The menu? Black eyed peas with ham, coleslaw with cabbage and carrots with lemon poppyseed blossoms for dessert. This isn't a cooking blog, but I just can't help myself. Here are the recipes.

Rae Ann's Healthy, Wealthy and Lucky New Year's Meal

Black Eyed Peas - Cover one pound of frozen peas with water and bring to a boil. Boil for 5 minutes then turn down to a simmer. Add one chopped onion, 1 teaspoon of chopped garlic, 1 cup of salsa. Salt and pepper to taste. Simmer until the peas get soft, about 45 minutes. Add one boneless ham steak , cubed, and simmer until the ham is hot. We usually eat it with corn bread. I like mine with ketchup, which my parents consider heresy.

Coleslaw - This recipe is all about the dressing. It is neither too savory nor too sweet. Mix together half a cup of Miracle Whip, 2 tablespoons sugar, two tablespoon apple cider vinegar, a generous dash of celery seed, a teaspoon salt, and a dash of pepper. Mix with a pre-bagged shredded cabbage with carrots. Or to be true the the coin part of the luck, cut carrots into thin coins. Toss together. I usually serve the dressing separately so you can put as much or as little as you like on it.

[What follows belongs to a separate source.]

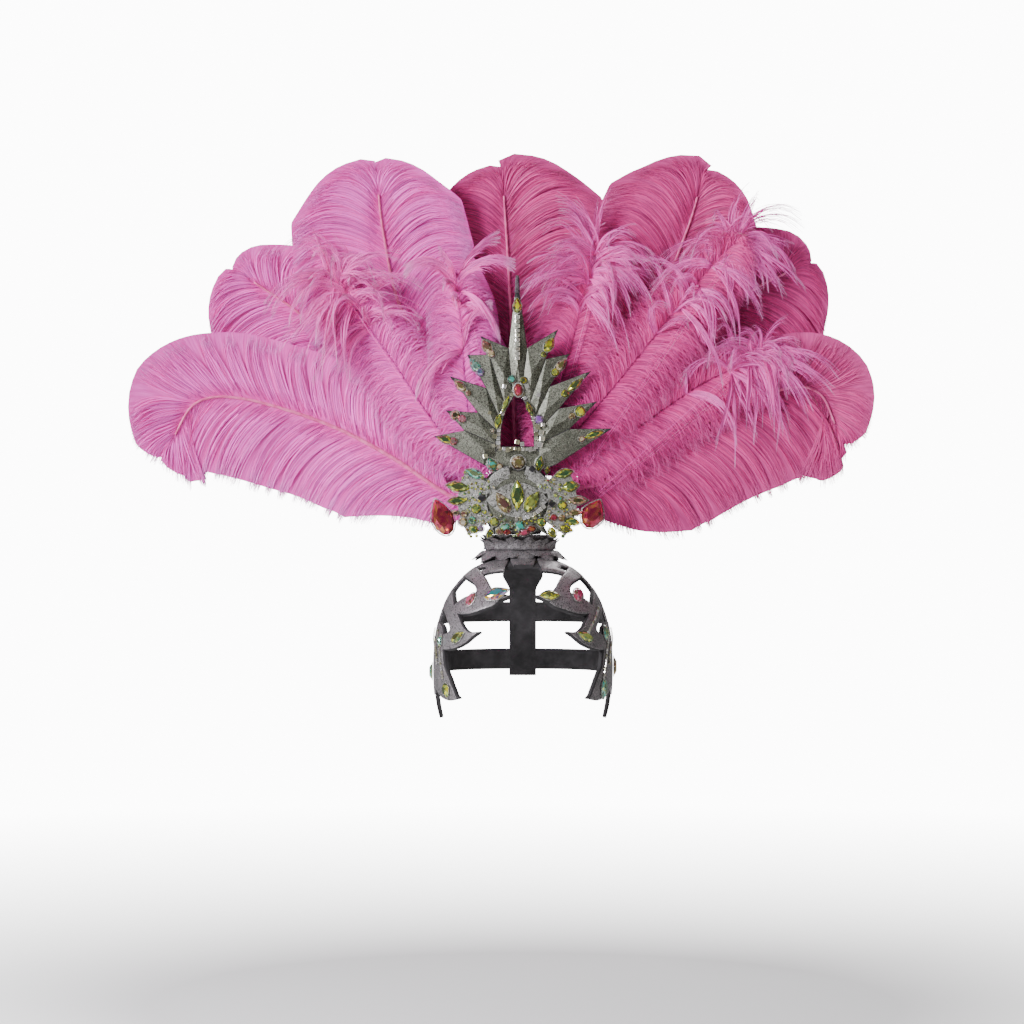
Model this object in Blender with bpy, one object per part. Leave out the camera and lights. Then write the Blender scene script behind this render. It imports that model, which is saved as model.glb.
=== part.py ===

Lemon Poppy Seed Blossoms - This is a modification of a recipe from Paula Deen that you can find here. The original recipe calls for yellow cake mix and instant lemon pudding, but I have a hard time finding that at the store, so I changed it to lemon cake mix and white chocolate pudding. (I love lemon and white chocolate together!). Mix the mixes, 4 eggs, and 3/4 cups of vegetable oil and one and a half tablespoons of poppy seeds until smooth. The batter will be very thick. Fill muffin tins half full. Bake at 350 for 12 minutes for small muffins and 20 minutes for regular sized muffins. They are yummy on their own, but it is the glaze that makes them amazing. Mix 4 cups powdered sugar with 1/3 cup fresh lemon juice, the zest of one lemon, 3 tablespoons water and 3 tablespoons vegetable oil. While the muffins are still warm, dunk them in the glaze with a fork, covering all surfaces. The glaze will harden in about an hour. This glaze is to die for. I could eat it by itself.

Enjoy! I hope that your new year is filled with luck, wealth, and good health!